Ils ont une politique de recrutement complètement différente de la nôtre. Déjà, à l'époque, la force de leur athlétisme venait des scolaires, de l'UNSS. Chez nous, ainsi que sur le plan national, cette structure marche de moins en moins, cela n'intéresse plus. La Jamaïque par exemple, a un des plus grands championnats caribéens mais aussi dans le monde sur le plan scolaire qui s'appelle "Boys and Girls Championships", qui se déroule juste avant les vacances de Pâques. C'est une compétition qui réunit 12 à 15 000 spectateurs pendant cinq jours dans le stade. En France, on n'en a pas autant. Ils s'entraînent dans différents endroits, ils vont parfois aux États-Unis, pour d'autres disciplines, ils vont à Cuba. Ces voyages sont financés par le ministère des sports. Il y a de grandes écoles comme celle de l'entraîneur de Bolt, en concurrence les unes avec les autres. Il y a de grandes rivalités entre elles, ce qui fait encore monter le niveau. Désormais, ils sont complets. Autrefois, on ne parlait de la Jamaïque que pour les courses, désormais ils sont aussi présents partout, en courses, en lancer, en saut... C'est une autre politique comparée à la France, ça n'a strictement rien à voir. De plus, la masse est beaucoup plus importante.

Roger Grangenois

J’ai fait partie de la première délégation qui a participé aux Carifta Games en 1977 à Barbade, on était devant les Jamaïquains. On obtient la médaille d'or sur 100 mètres en moins de 20 ans et en moins 17 ans grâce entre autres à Hermann Panzo, situation identique chez les filles. Mais petit à petit, on a fini par dégringoler. Désormais quand on arrive en finale c'est presque un exploit.

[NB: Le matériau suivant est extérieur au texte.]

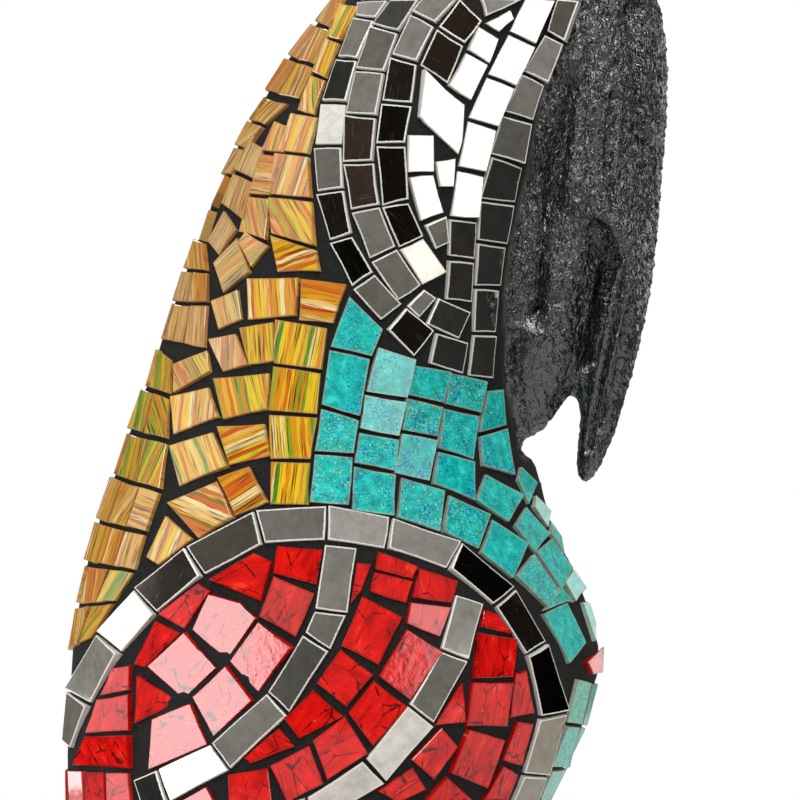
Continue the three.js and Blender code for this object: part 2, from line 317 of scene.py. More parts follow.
@dataclass(frozen=True)
class SpeckledGlass:
    """Turquoise glass fused over coloured grit, mottled and finely speckled."""

    name: str = "speckled_turquoise_glass"
    grit_mm: float = 0.55
    polish: float = 0.12

    def make(self) -> bpy.types.Material:
        """Build the material.

        Returns:
            The material.
        """
        material, tree, shader = fresh_material(self.name)
        tile = TileInputs.read(tree)
        cloud = tile.pattern(tree, 0.35, 0.35, 0.0, Detail=5.0, Roughness=0.65)
        base = ramp(tree, cloud.outputs[0], (
            (0.3, "#0a837c"), (0.45, "#0fa79c"), (0.58, "#16bdb4"), (0.74, "#4fd0c2"),
        ))
        grit = tile.pattern(tree, 1 / self.grit_mm, 1 / self.grit_mm, 4.0, Detail=2.0)
        sparse = tile.pattern(tree, 0.16, 0.16, 13.0, Detail=1.0)
        amount = math_node(tree, "MULTIPLY_ADD", sparse.outputs[0], 0.32, grit.outputs[0])
        blue = ramp(tree, amount, ((0.74, "#000000"), (0.8, "#ffffff")))
        colour = blend_colours(tree, blue, base, "#0b5fa0")
        sand = tile.pattern(tree, 1.3 / self.grit_mm, 1.3 / self.grit_mm, 31.0, Detail=2.0)
        amount = math_node(tree, "MULTIPLY_ADD", tile.seed, 0.12, sand.outputs[0])
        pale = ramp(tree, amount, ((0.73, "#000000"), (0.8, "#ffffff")))
        colour = blend_colours(tree, pale, colour, "#e0c79a")
        # painted pale reflection: the tile's tone pales the turquoise
        colour = blend_colours(tree, tile.tone, colour, "#8fbfa0")
        colour = blend_colours(tree, math_node(tree, "MULTIPLY_ADD", tile.rim, -0.5, 0.5),
                               colour, "#b48a78")
        tree.links.new(colour, shader.inputs["Base Color"])
        shader.inputs["Roughness"].default_value = self.polish
        shader.inputs["IOR"].default_value = GLASS_IOR
        add_surface_relief(tree, shader, cloud.outputs[0], 0.08)
        return material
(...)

Quelle est la priorité pour préparer les JO à Paris ?

Qu'est-ce que l'on peut faire à un an près ? Déjà, il y a quatre ans, enfin trois ans, les JO ont été déplacés en 2021 à Tokyo à cause de la Covid, on n'a rien fait... Juste une médaille en décathlon et pas en or.

L'année suivante aux championnats du Monde, on avait déjà senti venir les choses, ça s'est accentué. Cette année, c'est la même chose, toujours zéro médaille. On est derniers au classement. Je ne vois pas comment ni ou cela peut s'améliorer. C'est triste de dire cela mais je me demande si ce n'est pas la meilleure solution, qu'il se produise une grosse déconvenue pour qu'enfin, on se dise qu'il faut tout revoir.